BRIEF:
Write the material out again exactly as it stands.

########

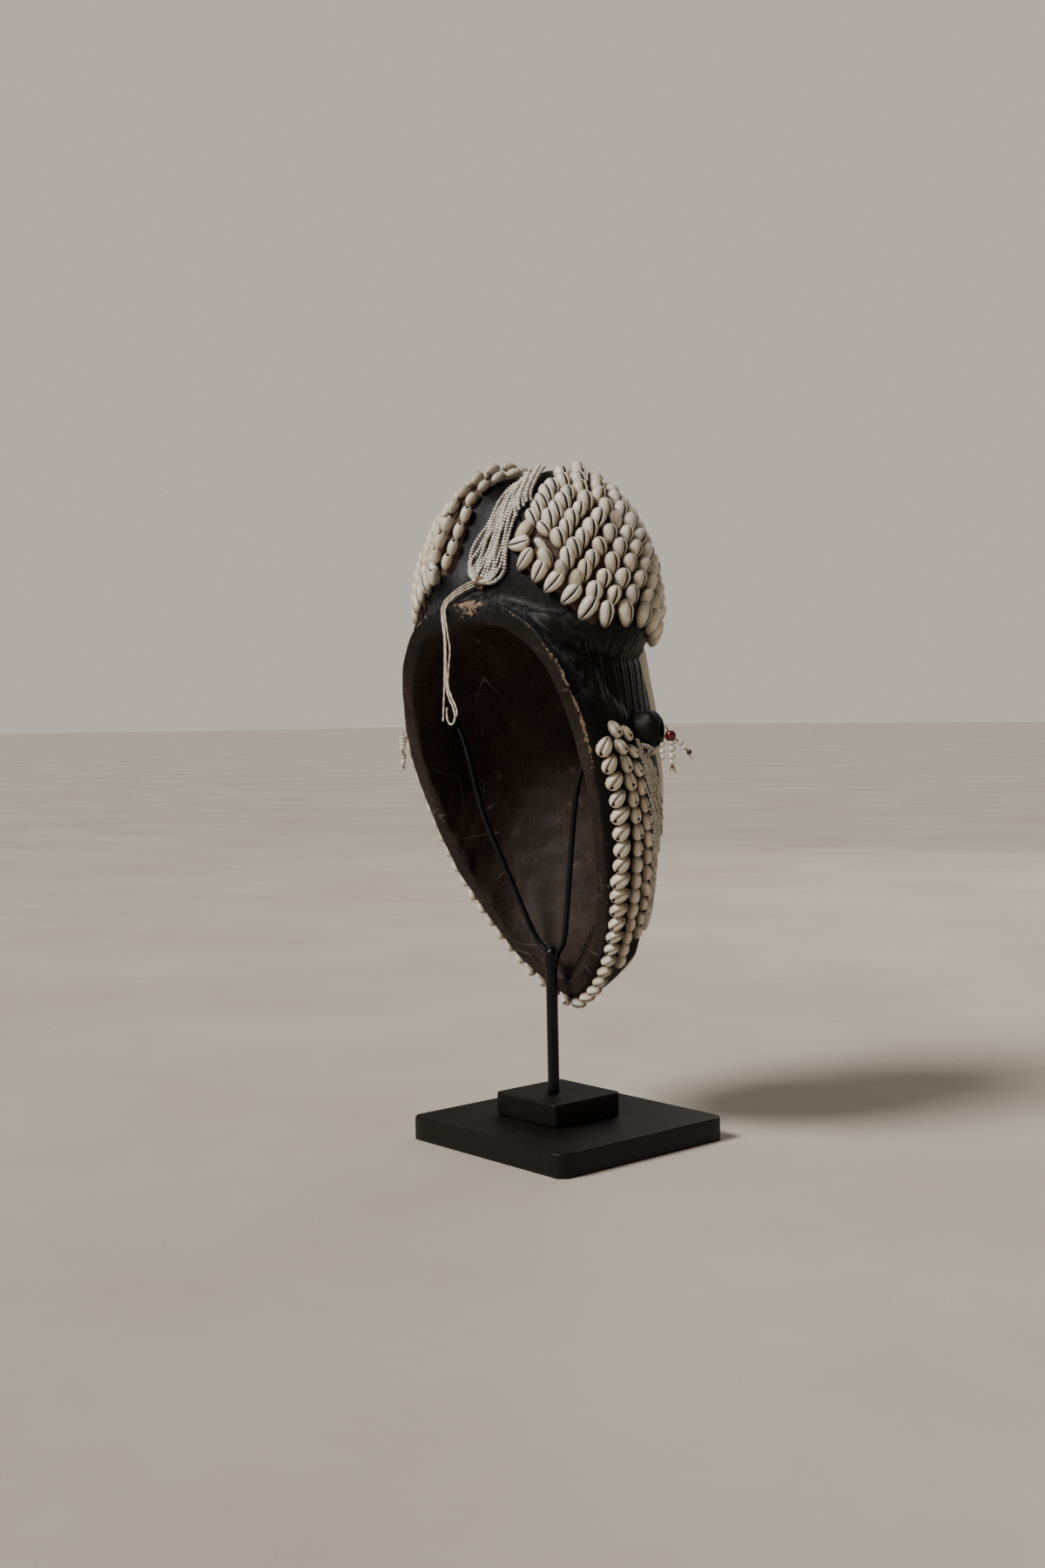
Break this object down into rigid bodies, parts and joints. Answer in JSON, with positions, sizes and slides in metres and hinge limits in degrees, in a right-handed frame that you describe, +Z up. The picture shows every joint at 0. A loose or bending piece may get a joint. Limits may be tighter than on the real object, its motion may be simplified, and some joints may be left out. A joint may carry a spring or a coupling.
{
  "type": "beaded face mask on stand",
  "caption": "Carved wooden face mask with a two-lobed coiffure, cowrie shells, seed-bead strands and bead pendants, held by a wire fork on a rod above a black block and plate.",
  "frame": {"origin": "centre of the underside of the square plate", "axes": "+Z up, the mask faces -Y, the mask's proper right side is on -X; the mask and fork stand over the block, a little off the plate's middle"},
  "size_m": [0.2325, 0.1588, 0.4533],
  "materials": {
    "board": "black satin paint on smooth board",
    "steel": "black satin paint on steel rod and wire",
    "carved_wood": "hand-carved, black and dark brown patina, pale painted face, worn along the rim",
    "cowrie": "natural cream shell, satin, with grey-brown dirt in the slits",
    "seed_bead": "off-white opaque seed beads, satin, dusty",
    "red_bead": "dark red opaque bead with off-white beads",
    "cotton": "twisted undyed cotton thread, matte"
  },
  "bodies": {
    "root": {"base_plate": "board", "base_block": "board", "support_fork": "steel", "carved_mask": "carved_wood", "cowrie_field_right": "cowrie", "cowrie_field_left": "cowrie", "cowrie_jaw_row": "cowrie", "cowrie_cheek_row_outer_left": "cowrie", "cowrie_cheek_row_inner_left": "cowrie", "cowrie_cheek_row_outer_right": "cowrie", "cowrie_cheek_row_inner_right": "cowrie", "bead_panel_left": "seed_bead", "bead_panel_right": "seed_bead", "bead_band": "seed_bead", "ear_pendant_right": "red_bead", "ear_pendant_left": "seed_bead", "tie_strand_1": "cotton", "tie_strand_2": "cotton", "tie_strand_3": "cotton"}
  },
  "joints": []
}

########

FINISHED EXERCISE:
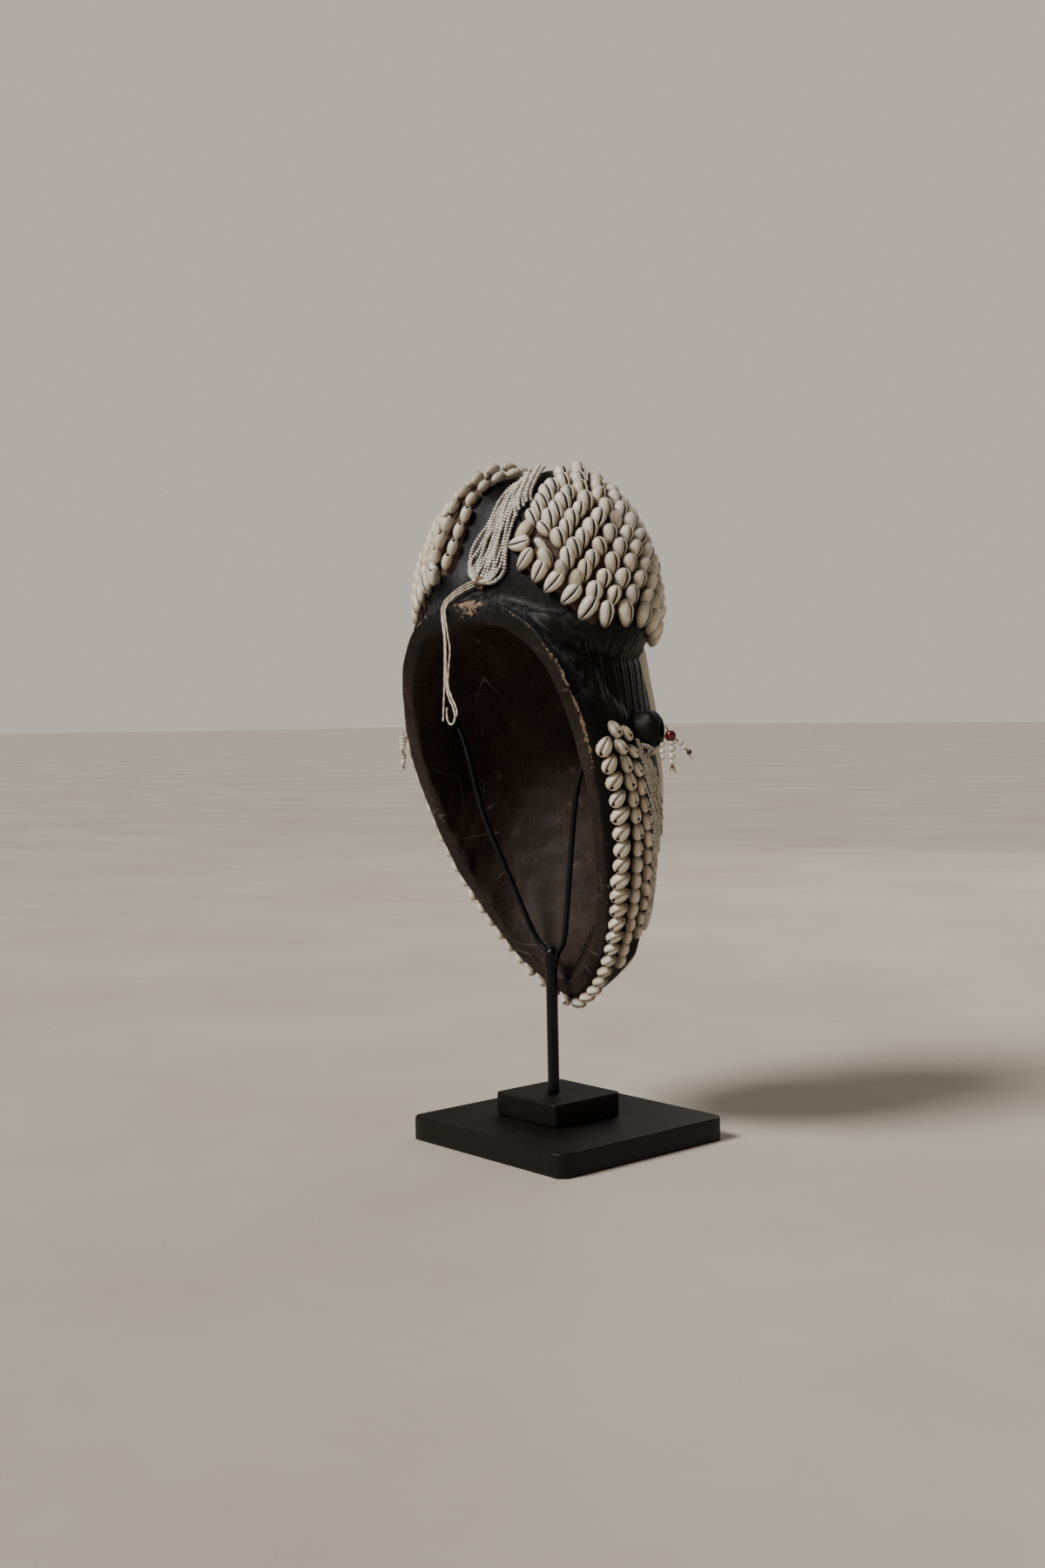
Break this object down into rigid bodies, parts and joints. Answer in JSON, with positions, sizes and slides in metres and hinge limits in degrees, in a right-handed frame that you describe, +Z up. The picture shows every joint at 0. A loose or bending piece may get a joint. Limits may be tighter than on the real object, its motion may be simplified, and some joints may be left out. A joint may carry a spring or a coupling.
{
  "type": "beaded face mask on stand",
  "caption": "Carved wooden face mask with a two-lobed coiffure, cowrie shells, seed-bead strands and bead pendants, held by a wire fork on a rod above a black block and plate.",
  "frame": {"origin": "centre of the underside of the square plate", "axes": "+Z up, the mask faces -Y, the mask's proper right side is on -X; the mask and fork stand over the block, a little off the plate's middle"},
  "size_m": [0.2325, 0.1588, 0.4533],
  "materials": {
    "board": "black satin paint on smooth board",
    "steel": "black satin paint on steel rod and wire",
    "carved_wood": "hand-carved, black and dark brown patina, pale painted face, worn along the rim",
    "cowrie": "natural cream shell, satin, with grey-brown dirt in the slits",
    "seed_bead": "off-white opaque seed beads, satin, dusty",
    "red_bead": "dark red opaque bead with off-white beads",
    "cotton": "twisted undyed cotton thread, matte"
  },
  "bodies": {
    "root": {"base_plate": "board", "base_block": "board", "support_fork": "steel", "carved_mask": "carved_wood", "cowrie_field_right": "cowrie", "cowrie_field_left": "cowrie", "cowrie_jaw_row": "cowrie", "cowrie_cheek_row_outer_left": "cowrie", "cowrie_cheek_row_inner_left": "cowrie", "cowrie_cheek_row_outer_right": "cowrie", "cowrie_cheek_row_inner_right": "cowrie", "bead_panel_left": "seed_bead", "bead_panel_right": "seed_bead", "bead_band": "seed_bead", "ear_pendant_right": "red_bead", "ear_pendant_left": "seed_bead", "tie_strand_1": "cotton", "tie_strand_2": "cotton", "tie_strand_3": "cotton"}
  },
  "joints": []
}